How Acquisition Channel Shapes Return on Investment in Domain Name Portfolios
- by Staff
In domain name investing, the price paid for an asset is only part of the equation that determines profitability. Equally important is how that asset was acquired. The acquisition channel influences cost structure, competitive dynamics, information asymmetry, liquidity expectations, holding period, and ultimately return on investment. Dropcatching platforms, expired auctions, and private deals each represent distinct pathways into ownership, and each pathway carries structural characteristics that directly shape ROI outcomes. A domain portfolio that appears diversified on the surface may, in reality, be heavily influenced by the economics of its acquisition channels.
Dropcatching occupies a unique space in the domain ecosystem. When a previously registered domain expires and passes through the grace period without renewal, it may eventually be released back into the available pool.
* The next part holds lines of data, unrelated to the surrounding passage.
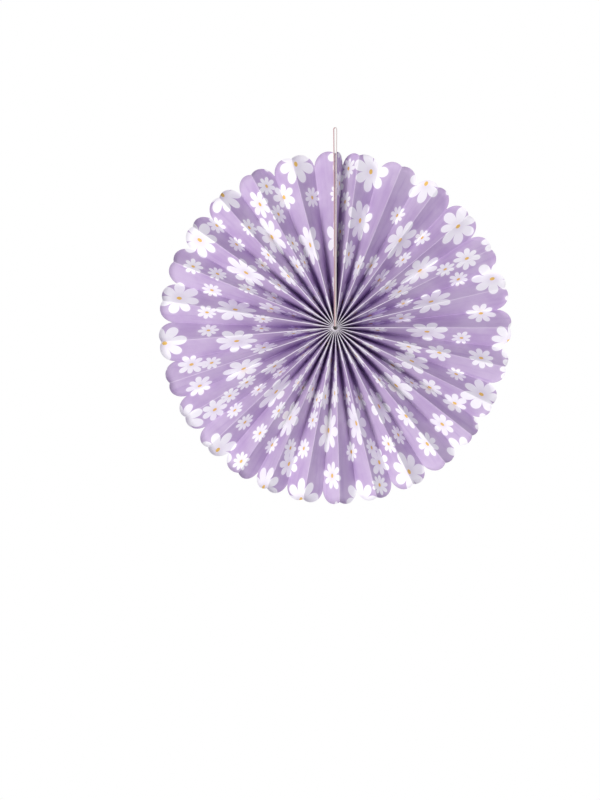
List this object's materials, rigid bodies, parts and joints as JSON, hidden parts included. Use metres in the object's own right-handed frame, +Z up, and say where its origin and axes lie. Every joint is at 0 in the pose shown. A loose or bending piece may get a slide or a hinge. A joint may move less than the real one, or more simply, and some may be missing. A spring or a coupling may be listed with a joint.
{
  "type": "paper fan rosette",
  "caption": "Flat round fan of accordion-pleated printed paper with a scalloped rim, its inner ends drawn together at a hub and a cord loop over the seam to hang it by.",
  "frame": {"origin": "middle of the hub: on the fan's axis, halfway between the front and back folds", "axes": "+Z up from the hub along the seam and the hanging cord; the printed side faces -Y and the wall side +Y; +X to the right when the printed side is seen"},
  "size_m": [0.3991, 0.0352, 0.4267],
  "materials": {
    "printed_paper": "matte, printed with pale flowers on a purple field",
    "gathering_thread": "fine white thread",
    "paper_tape": "matte, plain",
    "twisted_cord": "soft twisted cotton, off-white"
  },
  "bodies": {
    "root": {"pleated_fan": "printed_paper", "hub_thread": "gathering_thread", "seam_tape": "paper_tape", "hanging_cord": "twisted_cord", "cord_knot": "twisted_cord"}
  },
  "joints": []
}
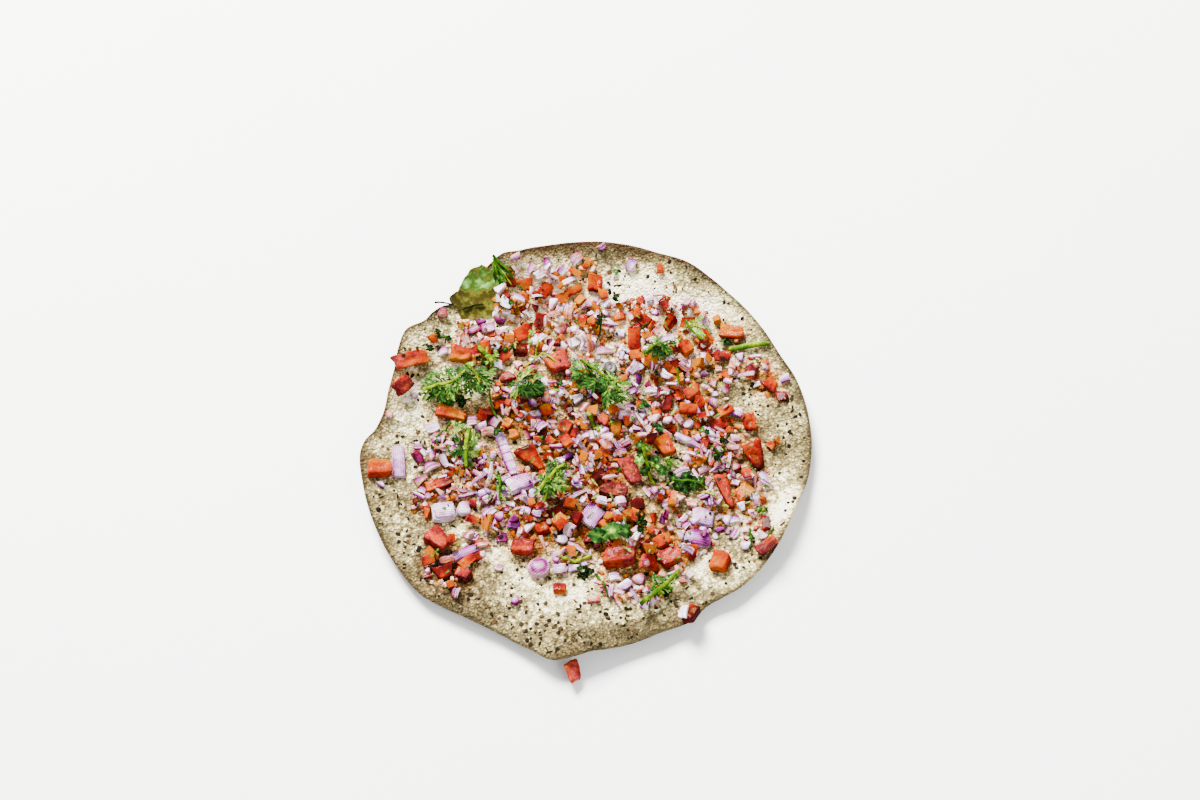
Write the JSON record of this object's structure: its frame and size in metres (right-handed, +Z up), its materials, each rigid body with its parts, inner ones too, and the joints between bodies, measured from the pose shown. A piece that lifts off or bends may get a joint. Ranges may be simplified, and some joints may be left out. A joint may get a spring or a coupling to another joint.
{
  "type": "masala papad",
  "caption": "Thin round roasted lentil wafer with a wavy, upturned rim, spread with chopped onion, tomato and coriander; eaten by breaking pieces off",
  "frame": {"origin": "on the table, under the middle of the whole's plan box, at the height of the wafer's flat underside", "axes": "+Z up; -Y towards the near tip of the wafer, where the viewer stands; +X to the viewer's right"},
  "size_m": [0.188, 0.1974, 0.0182],
  "materials": {
    "wafer": "dry roasted lentil wafer, cream to khaki, with dark specks",
    "salad": "moist chopped onion and tomato",
    "tomato": "wet, orange-red to dark red",
    "onion": "moist, pink-white to lilac with purple skin",
    "coriander": "fresh green leaf",
    "lettuce": "pale green leaf"
  },
  "bodies": {
    "root": {"papad": "wafer", "chopped_salad_1": "salad", "chopped_salad_2": "salad", "tomato_middle_left": "tomato", "tomato_strip_left_rim": "tomato", "tomato_left_rim": "tomato", "tomato_upper_left": "tomato", "tomato_strip_left": "tomato", "tomato_far_left": "tomato", "tomato_red_left": "tomato", "tomato_wedge_middle": "tomato", "tomato_slice_middle": "tomato", "tomato_dark_middle": "tomato", "tomato_orange_right": "tomato", "tomato_right_upper": "tomato", "tomato_right_lower": "tomato", "tomato_strip_right": "tomato", "tomato_near_middle": "tomato", "tomato_near_right": "tomato", "tomato_orange_near_right": "tomato", "tomato_strip_near_right": "tomato", "tomato_near_left": "tomato", "tomato_low_left": "tomato", "tomato_near_rim": "tomato", "tomato_peach_far_right": "tomato", "tomato_orange_far": "tomato", "tomato_fallen": "tomato", "onion_strip_middle": "onion", "onion_plate_middle": "onion", "onion_strip_left": "onion", "onion_block_left": "onion", "onion_strip_right": "onion", "onion_diamond_near": "onion", "onion_curl_near_right": "onion", "onion_plate_right": "onion", "onion_near_left": "onion", "onion_strip_low_left": "onion", "green_stalk_far_right": "coriander", "lettuce_scrap_rim": "lettuce", "coriander_left_outer": "coriander", "coriander_left_inner": "coriander", "coriander_upper_middle": "coriander", "coriander_middle_outer": "coriander", "coriander_middle_inner": "coriander", "coriander_lower_left": "coriander", "coriander_bright_middle": "coriander", "coriander_right": "coriander", "coriander_dark_right": "coriander", "coriander_flat_near": "coriander", "coriander_near_right": "coriander", "coriander_far_rim": "coriander"}
  },
  "joints": []
}
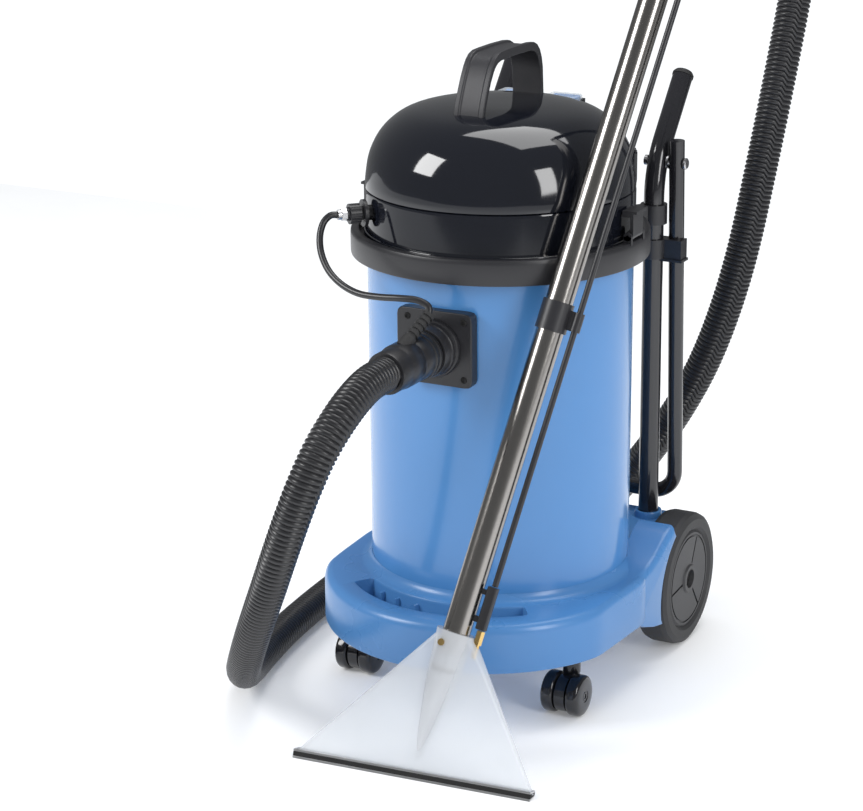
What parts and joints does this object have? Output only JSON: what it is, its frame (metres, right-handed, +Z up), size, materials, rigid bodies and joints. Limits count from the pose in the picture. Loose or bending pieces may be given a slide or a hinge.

Specialized services attempt to register these domains the instant they are deleted, competing with one another for speed and registrar access. If only one party places a backorder through a particular platform, the domain may be secured at a fixed fee, often between sixty and one hundred dollars. If multiple parties place backorders, the domain typically proceeds to a private auction among those bidders.
The ROI profile of dropcaught domains depends heavily on competition intensity. When a high-quality domain slips through with only one backorder, the investor may acquire an asset with substantial end-user potential at a relatively low fixed price. A domain secured for seventy dollars that later sells for five thousand dollars generates a remarkable nominal return. Even after accounting for renewal costs and marketplace commissions, the return multiple can exceed fifty times the initial investment. These scenarios, however, are less common in competitive keyword categories or short .com domains, where multiple investors monitor deletion lists and bid aggressively.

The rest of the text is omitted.